No texto do governo, o profissional de relações institucionais e governamentais, como a categoria é registrada no catálogo de ocupações do Ministério do Trabalho, é chamado de representante privado de interesses – a troca da nomenclatura desagradou aos profissionais do setor, que consideram a classificação do governo com carga pejorativa. Também há críticas ao fato de a proposta não abranger os lobistas do governo, ou seja, os servidores públicos encarregados de fazer a articulação entre ministérios, autarquias, empresas públicas e sociedades de economia mista e o Congresso Nacional. Segundo entidades do setor, os lobistas públicos são mais numerosos do que os que representam interesses privados. A proposta do governo não criminaliza irregularidades ligadas à prática, mas prevê sanções administrativas para quem não respeitar as novas normas. “As regras e a transparência no relacionamento de agentes privados com o Poder Público são essenciais para separar a legítima prática de representação privada de interesses das atividades obscuras e corruptas, bem como permitir que essas últimas sejam combatidas com maior efetividade”, argumentou o ministro da Controladoria-Geral da União, Wagner Rosário, na justificativa da proposta.

Profissionais que atuam no ramo acreditam que a regulamentação vai contribuir para acabar com o estigma que envolve a atividade. A cada escândalo de corrupção, como as negociações fraudulentas de vacinas reveladas pela CPI da Covid, criminosos são apresentados como lobistas, o que destrói a reputação de quem faz legítimas defesas de interesse. “A regulamentação da atividade obviamente ajuda, mas vai muito além do combate à corrupção. Ela é importante para a democracia, para trazer mais pluralidade de visões e a representação de interesses divergentes, o que é fundamental”, afirma Carolina Venuto, presidente da Associação Brasileira de Relações Institucionais e Governamentais. A entidade realizou recentemente uma pesquisa com parlamentares, para aferir o apoio à regulamentação do lobby, e mais de 70% deles se manifestaram favoráveis à proposta. “A resistência ocorre nas entrelinhas, ela não é publicizada”, conta Carolina.

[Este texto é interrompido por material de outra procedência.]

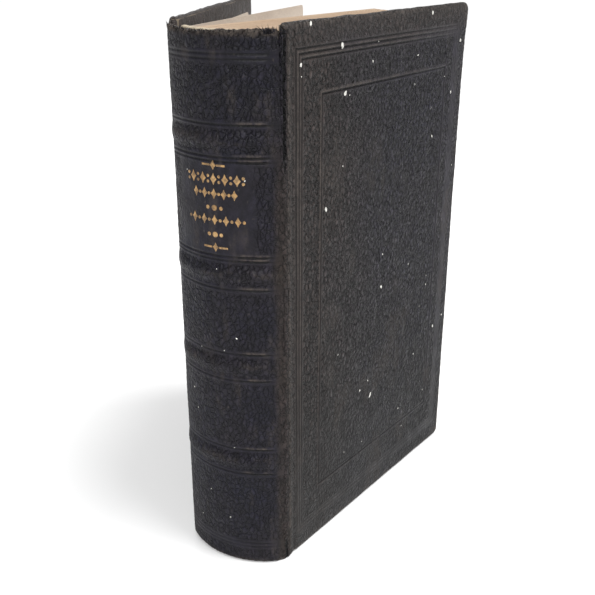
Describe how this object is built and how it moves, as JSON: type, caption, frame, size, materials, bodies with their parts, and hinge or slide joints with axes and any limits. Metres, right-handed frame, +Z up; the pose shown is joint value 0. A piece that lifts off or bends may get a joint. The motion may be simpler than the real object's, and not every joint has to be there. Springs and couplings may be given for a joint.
{
  "type": "prayer book",
  "caption": "Small thick leather-bound prayer book that stands on its tail, with a ribbed round spine, tooled covers that swing open and leaves that fan with them.",
  "frame": {"origin": "middle of the spine, on the tail end of its leather, where the book stands", "axes": "+Z up from tail to head, +X from the spine to the fore-edge, +Y from the front cover to the back cover"},
  "size_m": [0.0973, 0.0773, 0.15],
  "materials": {
    "cover_leather": "black grained leather, blind tooled, worn brown at the edges",
    "spine_leather": "black grained leather, worn grey at the caps",
    "joint_leather": "rubbed brown leather, cracked at the head",
    "millboard": "grey-brown millboard",
    "endpaper": "toned plain paper",
    "leaf_paper": "thin cream book paper",
    "spine_card": "brown card",
    "cap_cord": "twisted hemp cord",
    "gilt": "rubbed gold leaf",
    "lining_cloth": "glued mull and paper",
    "linen_tape": "woven linen tape",
    "sewing_thread": "linen thread",
    "endband": "plain rolled cloth"
  },
  "bodies": {
    "spine": {"spine_leather": "spine_leather", "front_joint_leather": "joint_leather", "back_joint_leather": "joint_leather", "spine_inlay": "spine_card", "raised_band_core_1": "spine_card", "raised_band_core_2": "spine_card", "raised_band_core_3": "spine_card", "raised_band_core_4": "spine_card", "headcap_cord": "cap_cord", "tailcap_cord": "cap_cord", "gilt_ornament": "gilt", "spine_lining": "lining_cloth", "sewing_tape_1": "linen_tape", "sewing_tape_2": "linen_tape", "sewing_tape_3": "linen_tape", "kettle_stitches": "sewing_thread", "section_folds": "leaf_paper", "head_endband": "endband", "tail_endband": "endband"},
    "front_cover": {"front_board": "millboard", "front_cover_leather": "cover_leather", "front_pastedown": "endpaper"},
    "back_cover": {"back_board": "millboard", "back_cover_leather": "cover_leather", "back_pastedown": "endpaper"},
    "front_endpaper": {"front_free_endpaper": "endpaper"},
    "back_endpaper": {"back_free_endpaper": "endpaper"},
    "section_01": {"leaves_01": "leaf_paper"},
    "section_02": {"leaves_02": "leaf_paper"},
    "section_03": {"leaves_03": "leaf_paper"},
    "section_04": {"leaves_04": "leaf_paper"},
    "section_05": {"leaves_05": "leaf_paper"},
    "section_06": {"leaves_06": "leaf_paper"},
    "section_07": {"leaves_07": "leaf_paper"},
    "section_08": {"leaves_08": "leaf_paper"},
    "section_09": {"leaves_09": "leaf_paper"},
    "section_10": {"leaves_10": "leaf_paper"},
    "section_11": {"leaves_11": "leaf_paper"},
    "section_12": {"leaves_12": "leaf_paper"},
    "section_13": {"leaves_13": "leaf_paper"},
    "section_14": {"leaves_14": "leaf_paper"},
    "section_15": {"leaves_15": "leaf_paper"},
    "section_16": {"leaves_16": "leaf_paper"}
  },
  "joints": [
    {"name": "front_cover_hinge", "type": "hinge", "parent": "spine", "child": "front_cover", "pos_m": [0.0076, -0.0165, 0.075], "axis": [0, 0, -1], "range_deg": [0, 170], "deforming": ["front_joint_leather"]},
    {"name": "back_cover_hinge", "type": "hinge", "parent": "spine", "child": "back_cover", "pos_m": [0.0076, 0.0165, 0.075], "axis": [0, 0, 1], "range_deg": [-29, 149], "deforming": ["back_joint_leather"]},
    {"name": "front_endpaper_turn", "type": "hinge", "parent": "spine", "child": "front_endpaper", "pos_m": [0.0086, -0.0132, 0.075], "axis": [0, 0, -1], "range_deg": [-0.01, 88.41]},
    {"name": "back_endpaper_turn", "type": "hinge", "parent": "spine", "child": "back_endpaper", "pos_m": [0.0086, 0.0132, 0.075], "axis": [0, 0, 1], "range_deg": [-16.83, 86.43]},
    {"name": "leaves_01_turn", "type": "hinge", "parent": "spine", "child": "section_01", "pos_m": [0.0086, -0.0121, 0.075], "axis": [0, 0, -1], "range_deg": [-0.01, 57.81]},
    {"name": "leaves_02_turn", "type": "hinge", "parent": "spine", "child": "section_02", "pos_m": [0.0086, -0.01049, 0.075], "axis": [0, 0, -1], "range_deg": [-0.01, 54.2]},
    {"name": "leaves_03_turn", "type": "hinge", "parent": "spine", "child": "section_03", "pos_m": [0.0086, -0.00888, 0.075], "axis": [0, 0, -1], "range_deg": [-0.01, 50.59]},
    {"name": "leaves_04_turn", "type": "hinge", "parent": "spine", "child": "section_04", "pos_m": [0.0086, -0.00726, 0.075], "axis": [0, 0, -1], "range_deg": [-0.01, 46.97]},
    {"name": "leaves_05_turn", "type": "hinge", "parent": "spine", "child": "section_05", "pos_m": [0.0086, -0.00565, 0.075], "axis": [0, 0, -1], "range_deg": [-0.01, 43.36]},
    {"name": "leaves_06_turn", "type": "hinge", "parent": "spine", "child": "section_06", "pos_m": [0.0086, -0.00403, 0.075], "axis": [0, 0, -1], "range_deg": [-0.01, 39.75]},
    {"name": "leaves_07_turn", "type": "hinge", "parent": "spine", "child": "section_07", "pos_m": [0.0086, -0.00242, 0.075], "axis": [0, 0, -1], "range_deg": [-0.01, 36.13]},
    {"name": "leaves_08_turn", "type": "hinge", "parent": "spine", "child": "section_08", "pos_m": [0.0086, -0.00081, 0.075], "axis": [0, 0, -1], "range_deg": [-0.01, 32.52]},
    {"name": "leaves_09_turn", "type": "hinge", "parent": "spine", "child": "section_09", "pos_m": [0.0086, 0.00081, 0.075], "axis": [0, 0, -1], "range_deg": [-0.01, 28.91]},
    {"name": "leaves_10_turn", "type": "hinge", "parent": "spine", "child": "section_10", "pos_m": [0.0086, 0.00242, 0.075], "axis": [0, 0, -1], "range_deg": [-0.01, 25.3]},
    {"name": "leaves_11_turn", "type": "hinge", "parent": "spine", "child": "section_11", "pos_m": [0.0086, 0.00403, 0.075], "axis": [0, 0, -1], "range_deg": [-0.01, 21.68]},
    {"name": "leaves_12_turn", "type": "hinge", "parent": "spine", "child": "section_12", "pos_m": [0.0086, 0.00565, 0.075], "axis": [0, 0, -1], "range_deg": [-0.01, 18.07]},
    {"name": "leaves_13_turn", "type": "hinge", "parent": "spine", "child": "section_13", "pos_m": [0.0086, 0.00726, 0.075], "axis": [0, 0, -1], "range_deg": [-0.01, 14.46]},
    {"name": "leaves_14_turn", "type": "hinge", "parent": "spine", "child": "section_14", "pos_m": [0.0086, 0.00888, 0.075], "axis": [0, 0, -1], "range_deg": [-0.01, 10.85]},
    {"name": "leaves_15_turn", "type": "hinge", "parent": "spine", "child": "section_15", "pos_m": [0.0086, 0.01049, 0.075], "axis": [0, 0, -1], "range_deg": [-0.01, 7.24]},
    {"name": "leaves_16_turn", "type": "hinge", "parent": "spine", "child": "section_16", "pos_m": [0.0086, 0.0121, 0.075], "axis": [0, 0, -1], "range_deg": [-0.01, 3.62]}
  ],
  "couplings": [
    {"joint": "front_endpaper_turn", "follows": "front_cover_hinge", "ratio": 0.52},
    {"joint": "back_endpaper_turn", "follows": "back_cover_hinge", "ratio": 0.58},
    {"joint": "leaves_01_turn", "follows": "front_cover_hinge", "ratio": 0.34},
    {"joint": "leaves_02_turn", "follows": "front_cover_hinge", "ratio": 0.31875},
    {"joint": "leaves_03_turn", "follows": "front_cover_hinge", "ratio": 0.2975},
    {"joint": "leaves_04_turn", "follows": "front_cover_hinge", "ratio": 0.27625},
    {"joint": "leaves_05_turn", "follows": "front_cover_hinge", "ratio": 0.255},
    {"joint": "leaves_06_turn", "follows": "front_cover_hinge", "ratio": 0.23375},
    {"joint": "leaves_07_turn", "follows": "front_cover_hinge", "ratio": 0.2125},
    {"joint": "leaves_08_turn", "follows": "front_cover_hinge", "ratio": 0.19125},
    {"joint": "leaves_09_turn", "follows": "front_cover_hinge", "ratio": 0.17},
    {"joint": "leaves_10_turn", "follows": "front_cover_hinge", "ratio": 0.14875},
    {"joint": "leaves_11_turn", "follows": "front_cover_hinge", "ratio": 0.1275},
    {"joint": "leaves_12_turn", "follows": "front_cover_hinge", "ratio": 0.10625},
    {"joint": "leaves_13_turn", "follows": "front_cover_hinge", "ratio": 0.085},
    {"joint": "leaves_14_turn", "follows": "front_cover_hinge", "ratio": 0.06375},
    {"joint": "leaves_15_turn", "follows": "front_cover_hinge", "ratio": 0.0425},
    {"joint": "leaves_16_turn", "follows": "front_cover_hinge", "ratio": 0.02125}
  ]
}
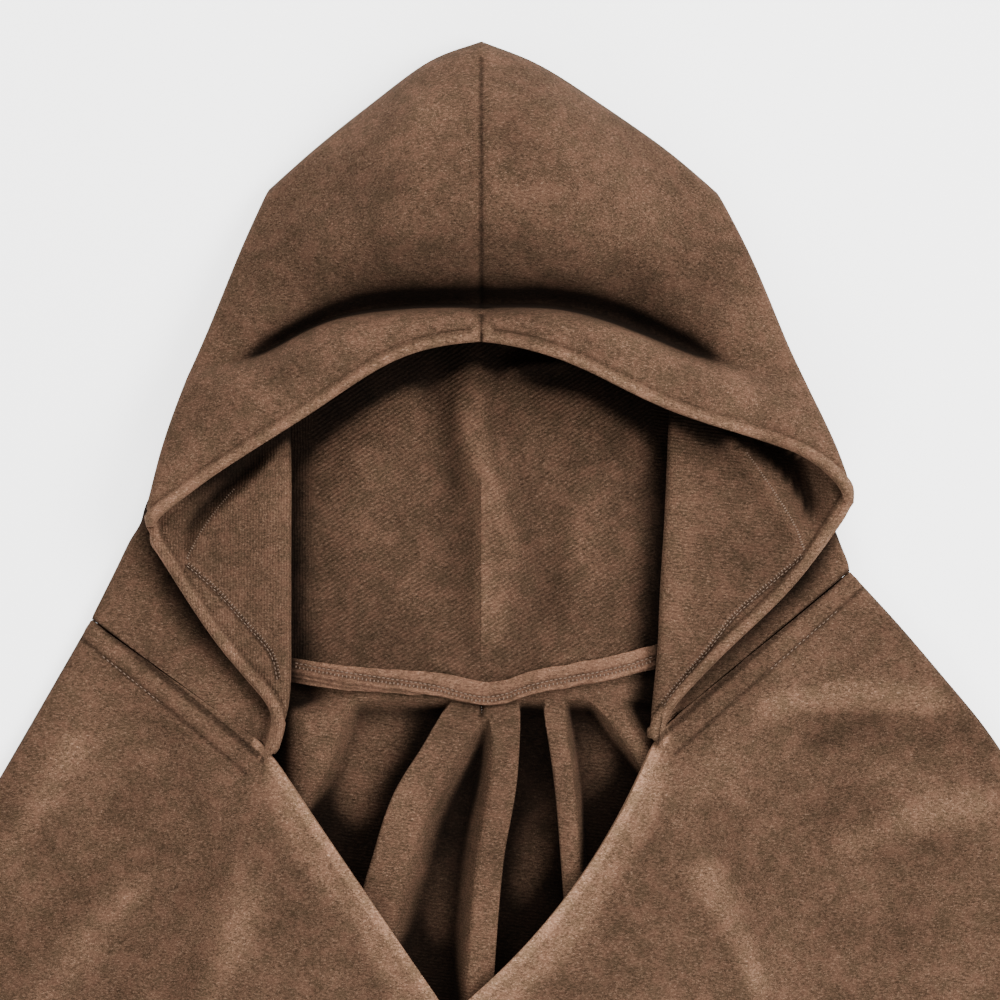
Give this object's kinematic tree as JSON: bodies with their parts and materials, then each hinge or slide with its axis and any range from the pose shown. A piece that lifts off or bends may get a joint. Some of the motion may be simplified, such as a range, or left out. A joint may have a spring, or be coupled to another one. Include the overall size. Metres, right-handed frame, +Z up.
{
  "type": "hooded knit poncho, laid flat on its back",
  "caption": "Brown knit poncho with a large hood and a V neck, laid flat on its back with the hood drawn up and its brim folded back.",
  "frame": {"origin": "on the surface, under the middle of the garment's bounding box", "axes": "+Z up from the surface that the back lies on, +Y from the hem towards the tip of the hood, +X towards the right of the view from above"},
  "size_m": [1.276, 1.2132, 0.0752],
  "materials": {
    "outer_knit": "brushed heather knit, matt, with a fine nap",
    "inner_knit": "unbrushed inside of the same knit, with fine slanting ribs, matt",
    "band_knit": "folded strip of the same knit, stitched along both edges, matt"
  },
  "bodies": {
    "root": {"hood_left": "outer_knit", "hood_right": "outer_knit", "front_left": "outer_knit", "front_right": "outer_knit", "back_left": "inner_knit", "back_right": "inner_knit", "neck_band": "band_knit"}
  },
  "joints": []
}
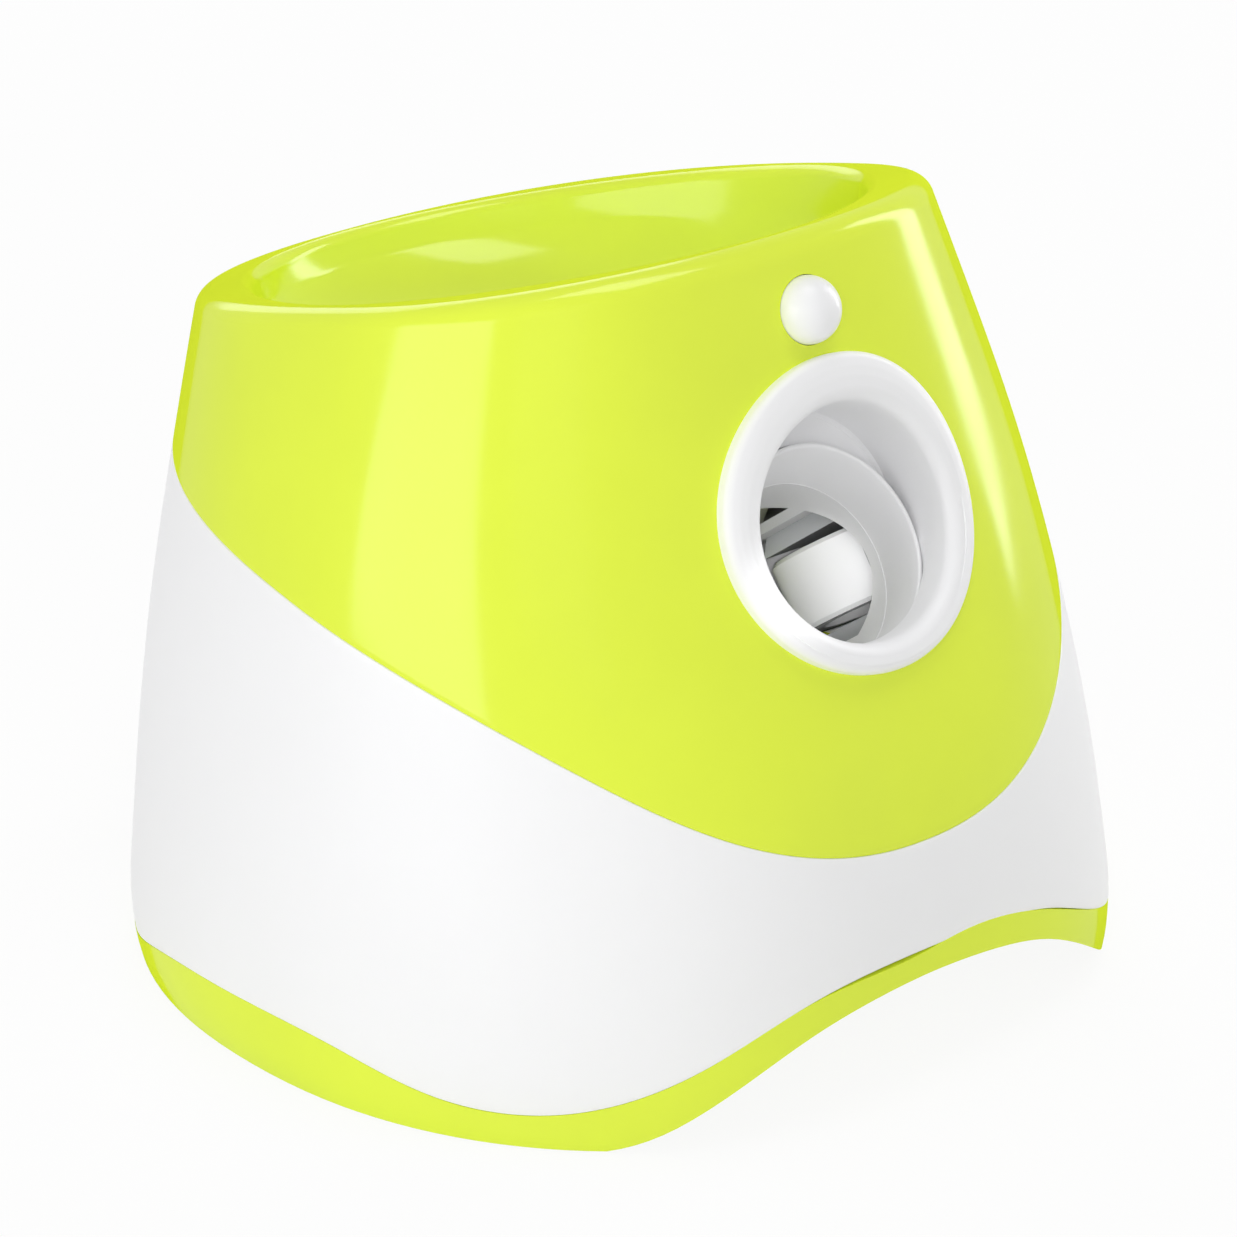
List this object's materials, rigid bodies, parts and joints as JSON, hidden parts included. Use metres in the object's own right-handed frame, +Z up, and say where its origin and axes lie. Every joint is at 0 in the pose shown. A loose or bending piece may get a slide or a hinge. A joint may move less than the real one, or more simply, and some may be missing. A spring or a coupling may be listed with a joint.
{
  "type": "automatic ball launcher",
  "caption": "Pet ball launcher: round two-tone housing with a tilted open hopper, front muzzle ring, sensor dome, friction wheels, swinging feed pusher and rear controls.",
  "frame": {"origin": "on the ground under the middle of the housing", "axes": "+Z up, -Y out of the muzzle (the front), +X across"},
  "size_m": [0.282, 0.2787, 0.2326],
  "materials": {
    "green_plastic": "gloss",
    "white_plastic": "gloss",
    "white_tread": "gloss",
    "lens_plastic": "frosted",
    "grey_plastic": "satin",
    "inner_plastic": "satin",
    "panel_plastic": "satin",
    "button_plastic": "gloss",
    "black_plastic": "satin",
    "motor_steel": "brushed",
    "screw_steel": "zinc plated",
    "bush_brass": "sintered",
    "cell_jacket": "plain dark jacket",
    "board_laminate": "solder mask",
    "light_plastic": "clear",
    "pad_rubber": "matt"
  },
  "bodies": {
    "housing": {"ball_switch": "black_plastic", "base_tray": "green_plastic", "battery_box": "inner_plastic", "battery_contacts": "screw_steel", "board_components": "black_plastic", "board_screws": "screw_steel", "body_shell": "white_plastic", "buzzer": "black_plastic", "case_screws": "screw_steel", "chamber_cradle": "grey_plastic", "chamber_screws": "screw_steel", "control_board": "board_laminate", "control_panel": "panel_plastic", "dc_jack": "black_plastic", "feed_servo": "black_plastic", "foot_pads": "pad_rubber", "front_cells": "cell_jacket", "hopper_funnel": "green_plastic", "indicator_lights": "light_plastic", "launch_chamber": "white_plastic", "launch_nozzle": "white_plastic", "left_motor": "motor_steel", "left_wheel_bracket": "grey_plastic", "main_board": "board_laminate", "motion_sensor": "motor_steel", "muzzle_bezel": "white_plastic", "rear_cells": "cell_jacket", "right_motor": "motor_steel", "right_wheel_bracket": "grey_plastic", "sensor_board": "board_laminate", "sensor_holder": "grey_plastic", "sensor_lens": "lens_plastic", "servo_bracket": "grey_plastic", "tact_switches": "black_plastic", "upper_shell": "green_plastic", "wheel_bushes": "bush_brass"},
    "left_wheel": {"left_wheel_hub": "inner_plastic", "left_wheel_tyre": "white_tread", "left_motor_shaft": "motor_steel"},
    "right_wheel": {"right_wheel_hub": "inner_plastic", "right_wheel_tyre": "white_tread", "right_motor_shaft": "motor_steel"},
    "pusher": {"feed_pusher": "inner_plastic", "servo_shaft": "motor_steel"},
    "ball_plunger": {"ball_switch_plunger": "inner_plastic"},
    "power_button": {"power_button": "button_plastic"},
    "distance_button": {"distance_button": "button_plastic"},
    "battery_door": {"battery_door": "inner_plastic"}
  },
  "joints": [
    {"name": "left_wheel_spin", "type": "hinge", "parent": "housing", "child": "left_wheel", "pos_m": [-0.0515, -0.05541, 0.11764], "axis": [0, 0.5878, 0.809], "continuous": true},
    {"name": "right_wheel_spin", "type": "hinge", "parent": "housing", "child": "right_wheel", "pos_m": [0.0515, -0.05541, 0.11764], "axis": [0, 0.5878, 0.809], "continuous": true},
    {"name": "pusher_swing", "type": "hinge", "parent": "housing", "child": "pusher", "pos_m": [0, 0.02648, 0.12995], "axis": [-1, 0, 0], "range_deg": [0, 28.9]},
    {"name": "ball_plunger_press", "type": "slide", "parent": "housing", "child": "ball_plunger", "axis": [0, -0.5878, -0.809], "range_m": [0, 0.003], "stiffness_N_per_m": 40, "springref_m": -0.001},
    {"name": "power_button_press", "type": "slide", "parent": "housing", "child": "power_button", "axis": [0, -1, 0], "range_m": [0, 0.0015], "stiffness_N_per_m": 600, "springref_m": -0.0005},
    {"name": "distance_button_press", "type": "slide", "parent": "housing", "child": "distance_button", "axis": [0, -1, 0], "range_m": [0, 0.0015], "stiffness_N_per_m": 600, "springref_m": -0.0005},
    {"name": "battery_door_swing", "type": "hinge", "parent": "housing", "child": "battery_door", "pos_m": [0, 0.05051, 0.0392], "axis": [-1, 0, 0], "range_deg": [0, 100]}
  ],
  "couplings": [
    {"joint": "right_wheel_spin", "follows": "left_wheel_spin", "ratio": -1}
  ]
}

Adriano Machado/CrusoéAdriano Machado/CrusoéBolsonaro propôs a regulamentação do lobby, mas não trabalha pelo projeto
Entidades que representam a categoria defendem a regulamentação, mas temem que regras excessivas burocratizem a atividade e levem lobistas para a clandestinidade. Isso aconteceu nos Estados Unidos, onde os profissionais devem se registrar e prestar contas, além de apresentar relatórios periódicos sobre suas atividades. A pena para quem descumprir as normas vai de multa até cinco anos de cadeia. Com isso, especialistas apostam que apenas uma pequena parcela dos lobistas americanos é oficialmente registrada.

A cientista política Andrea Gozetto, pós-doutora em administração pública e governo e especializada em relações governamentais, lobby e advocacy, acredita que 2022 seja a “maior e melhor janela de oportunidade” para a aprovação da regulamentação do lobby. “Mas, obviamente, sabemos que há forças contrárias. A quem não interessa? A quem faz representação de interesse nas sombras, como alguns ex-parlamentares, que usam suas credenciais, sua influência política, seus contatos pessoais, para representar interesses privados”, lamenta a especialista. É o lobby do lobby irregular.